Directions
Pull every line containing "with" out of the material below.

Extracted data

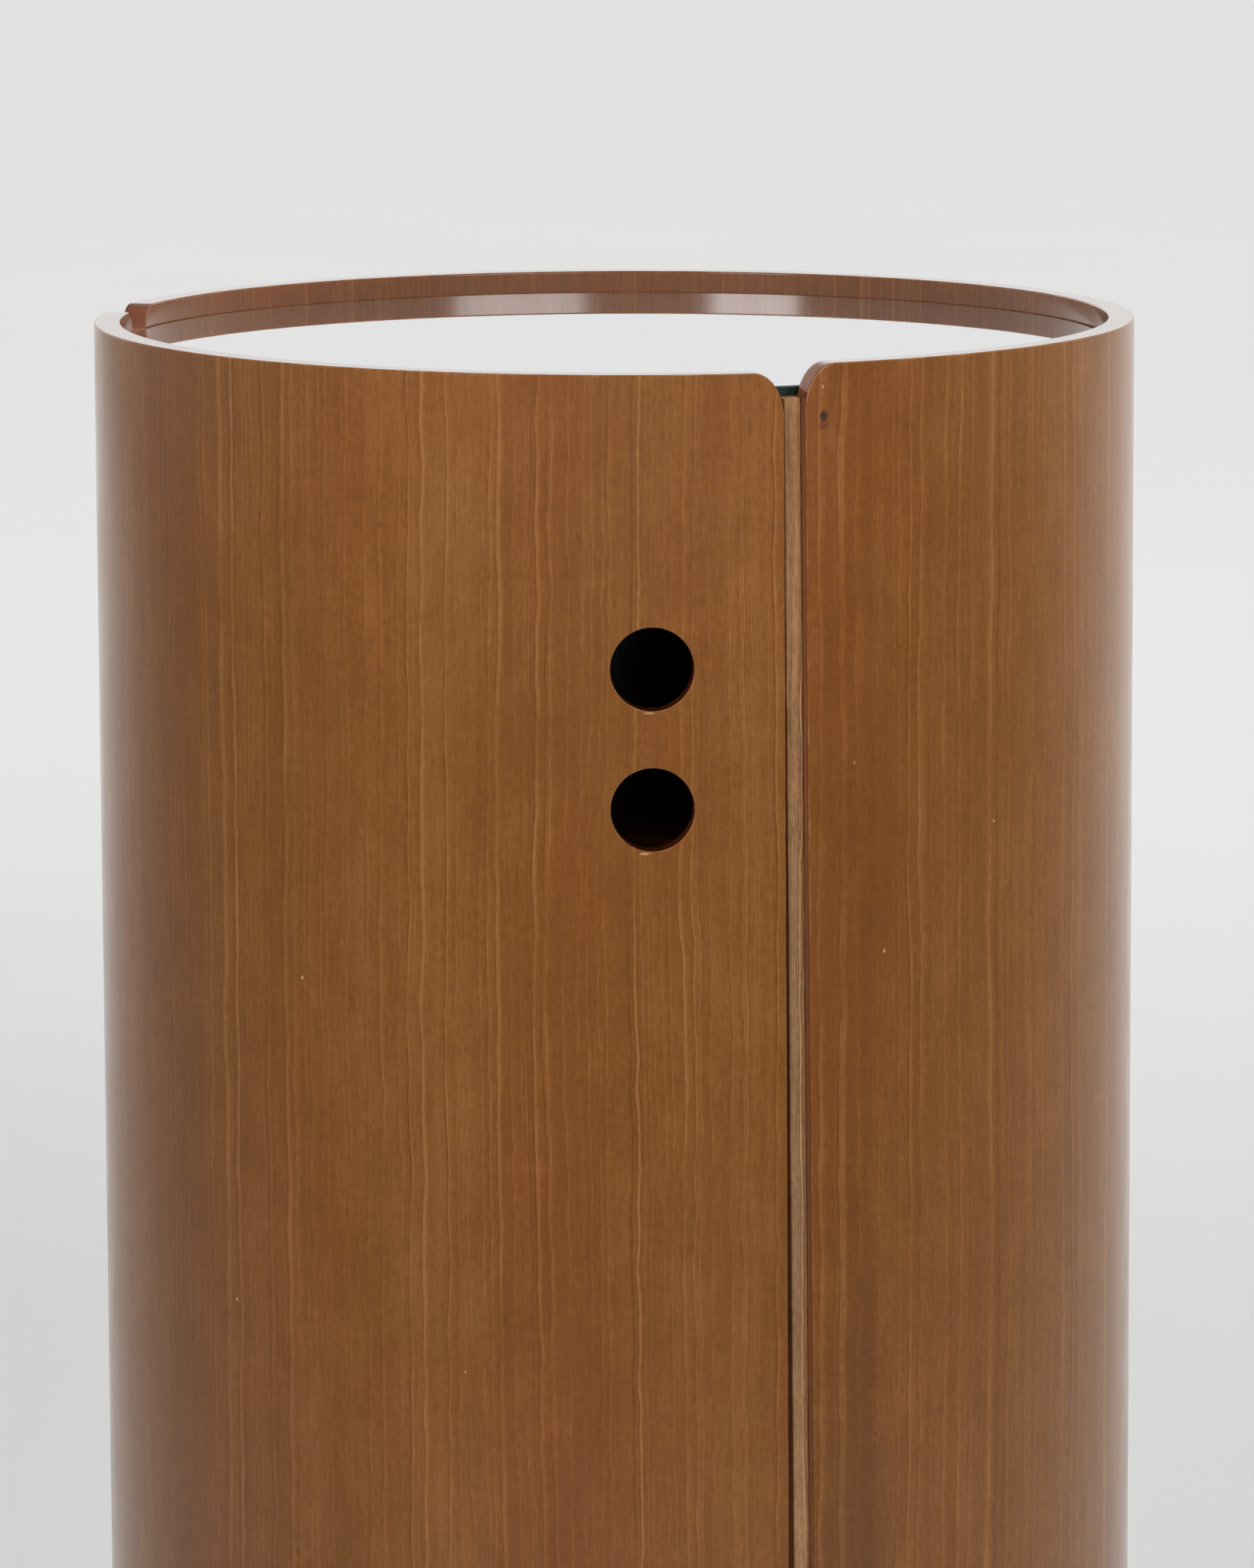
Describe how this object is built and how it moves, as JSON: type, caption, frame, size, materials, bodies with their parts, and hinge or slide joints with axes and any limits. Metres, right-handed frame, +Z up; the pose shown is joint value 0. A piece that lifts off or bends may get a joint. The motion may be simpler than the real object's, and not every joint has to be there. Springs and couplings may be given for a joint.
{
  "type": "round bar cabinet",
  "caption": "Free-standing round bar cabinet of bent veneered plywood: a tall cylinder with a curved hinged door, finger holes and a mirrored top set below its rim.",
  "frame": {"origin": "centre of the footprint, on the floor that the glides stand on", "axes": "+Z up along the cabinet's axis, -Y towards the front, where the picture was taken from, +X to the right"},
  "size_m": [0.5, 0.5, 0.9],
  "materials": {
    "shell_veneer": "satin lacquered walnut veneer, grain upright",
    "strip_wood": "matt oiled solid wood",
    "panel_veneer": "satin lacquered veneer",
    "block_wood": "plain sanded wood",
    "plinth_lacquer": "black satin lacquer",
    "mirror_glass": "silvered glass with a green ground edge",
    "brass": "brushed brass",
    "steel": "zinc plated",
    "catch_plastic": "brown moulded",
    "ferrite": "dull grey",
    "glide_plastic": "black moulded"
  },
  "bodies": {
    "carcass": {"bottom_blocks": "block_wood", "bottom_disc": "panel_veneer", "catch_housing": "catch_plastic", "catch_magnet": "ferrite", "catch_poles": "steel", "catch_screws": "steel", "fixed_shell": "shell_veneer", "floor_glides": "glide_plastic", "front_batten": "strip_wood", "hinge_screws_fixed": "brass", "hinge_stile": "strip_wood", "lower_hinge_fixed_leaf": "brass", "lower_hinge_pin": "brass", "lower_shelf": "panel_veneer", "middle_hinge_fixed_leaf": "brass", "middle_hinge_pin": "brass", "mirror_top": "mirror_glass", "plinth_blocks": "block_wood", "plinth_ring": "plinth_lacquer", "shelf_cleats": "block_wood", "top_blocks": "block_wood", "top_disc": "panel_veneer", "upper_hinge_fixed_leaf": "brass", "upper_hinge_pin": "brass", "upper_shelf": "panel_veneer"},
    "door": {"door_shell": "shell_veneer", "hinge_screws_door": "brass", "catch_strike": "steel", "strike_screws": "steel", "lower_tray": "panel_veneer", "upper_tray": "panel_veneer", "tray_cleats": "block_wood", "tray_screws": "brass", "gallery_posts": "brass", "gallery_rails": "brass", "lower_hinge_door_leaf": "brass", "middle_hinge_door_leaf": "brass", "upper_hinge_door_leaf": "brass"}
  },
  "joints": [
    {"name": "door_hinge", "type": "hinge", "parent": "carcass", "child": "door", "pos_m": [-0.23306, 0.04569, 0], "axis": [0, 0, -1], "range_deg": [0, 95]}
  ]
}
* * *
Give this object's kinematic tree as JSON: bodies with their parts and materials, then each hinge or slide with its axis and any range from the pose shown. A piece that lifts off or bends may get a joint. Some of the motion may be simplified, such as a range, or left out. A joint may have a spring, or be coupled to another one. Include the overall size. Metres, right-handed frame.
...
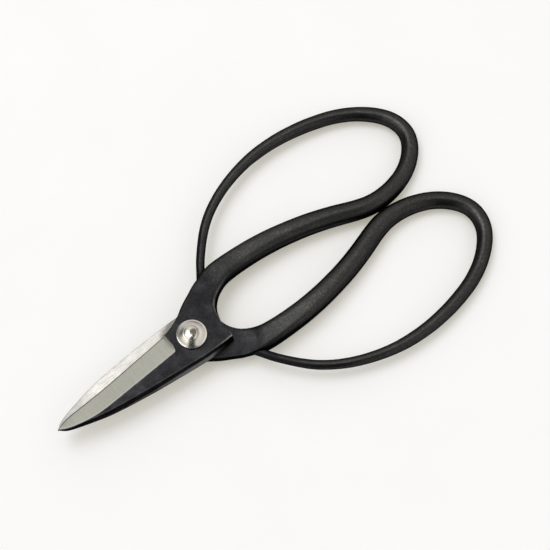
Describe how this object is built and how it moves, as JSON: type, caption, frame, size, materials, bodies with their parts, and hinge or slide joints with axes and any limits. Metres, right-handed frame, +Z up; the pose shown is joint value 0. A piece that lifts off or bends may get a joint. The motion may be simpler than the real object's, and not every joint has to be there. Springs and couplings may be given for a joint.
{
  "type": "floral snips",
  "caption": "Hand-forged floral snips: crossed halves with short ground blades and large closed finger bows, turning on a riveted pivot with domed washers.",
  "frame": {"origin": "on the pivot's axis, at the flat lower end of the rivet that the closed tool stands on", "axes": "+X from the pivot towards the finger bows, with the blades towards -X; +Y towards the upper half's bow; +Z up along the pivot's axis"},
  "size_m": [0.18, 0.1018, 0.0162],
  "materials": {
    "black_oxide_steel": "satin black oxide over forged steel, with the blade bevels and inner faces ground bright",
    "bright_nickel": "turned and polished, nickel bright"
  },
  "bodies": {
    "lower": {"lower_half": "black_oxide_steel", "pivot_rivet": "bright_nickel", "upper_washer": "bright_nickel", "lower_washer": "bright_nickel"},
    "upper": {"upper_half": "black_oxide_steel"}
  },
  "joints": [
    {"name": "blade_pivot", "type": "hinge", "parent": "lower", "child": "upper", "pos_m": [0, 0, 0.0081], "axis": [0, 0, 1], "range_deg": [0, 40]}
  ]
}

Complete answer
Describe how this object is built and how it moves, as JSON: type, caption, frame, size, materials, bodies with their parts, and hinge or slide joints with axes and any limits. Metres, right-handed frame, +Z up; the pose shown is joint value 0. A piece that lifts off or bends may get a joint. The motion may be simpler than the real object's, and not every joint has to be there. Springs and couplings may be given for a joint.
  "caption": "Free-standing round bar cabinet of bent veneered plywood: a tall cylinder with a curved hinged door, finger holes and a mirrored top set below its rim.",
    "mirror_glass": "silvered glass with a green ground edge",
Give this object's kinematic tree as JSON: bodies with their parts and materials, then each hinge or slide with its axis and any range from the pose shown. A piece that lifts off or bends may get a joint. Some of the motion may be simplified, such as a range, or left out. A joint may have a spring, or be coupled to another one. Include the overall size. Metres, right-handed frame.
Describe how this object is built and how it moves, as JSON: type, caption, frame, size, materials, bodies with their parts, and hinge or slide joints with axes and any limits. Metres, right-handed frame, +Z up; the pose shown is joint value 0. A piece that lifts off or bends may get a joint. The motion may be simpler than the real object's, and not every joint has to be there. Springs and couplings may be given for a joint.
  "caption": "Hand-forged floral snips: crossed halves with short ground blades and large closed finger bows, turning on a riveted pivot with domed washers.",
  "frame": {"origin": "on the pivot's axis, at the flat lower end of the rivet that the closed tool stands on", "axes": "+X from the pivot towards the finger bows, with the blades towards -X; +Y towards the upper half's bow; +Z up along the pivot's axis"},
    "black_oxide_steel": "satin black oxide over forged steel, with the blade bevels and inner faces ground bright",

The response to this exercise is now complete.